2. Instaurou-se, via de consequência, Procedimento Preparatório no âmbito da Coordenação de Defesa dos Interesses Difusos e Coletivos da instituição ministerial, em seguida convertido em Inquérito Civil — cópias das peças indispensáveis em anexo. Cientificou-se a SRTE — Gerência Regional de Camaçari — BA sobre a instauração do Inquérito Civil, ao tempo em que lhe foi solicitado que procedesse fiscalização no estabelecimento da empresa.

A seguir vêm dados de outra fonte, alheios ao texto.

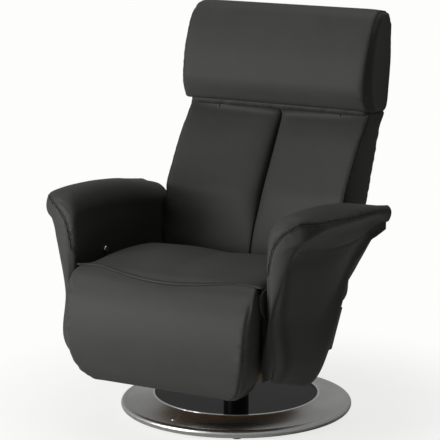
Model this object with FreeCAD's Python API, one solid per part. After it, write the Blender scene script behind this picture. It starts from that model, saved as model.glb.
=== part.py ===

3. Em fevereiro de 2009 o Relatório de Ação Fiscal foi enviado ao órgão ministerial, relacionando as fiscalizações ocorridas entre os meses de novembro de 2008 e fevereiro de 2009, cujo documento apontou as irregularidades constatadas, as quais foram detalhadamente discriminadas.

4. As diligências fiscalizatórias empreendidas na Unidade de Camaçari da Du Pont do Brasil S/A, no período de novembro de 2008 a fevereiro de 2008, evidenciaram a existência de ilegalidade na contratação de mão de obra mediante a intermediação por meio da COOINSP — Cooperativa dos Inspetores Autônomos, da empresa terceirizada Cegelec Ltda. e da empresa terceirizada Sólida Soluções Industriais Ltda. como restará evidenciado.

4. O relatório da ação fiscal promovida pela SRTE — Gerência do Trabalho em Camaçari, ao qual foram incorporados 11 (onze) autos de infração, bem como diversos outros documentos que serão adiante mencionados, é minucioso na demonstração da ilegalidade da conduta da acionada na utilização de trabalhadores cooperativados, assim como em descumprimento de direitos trabalhistas.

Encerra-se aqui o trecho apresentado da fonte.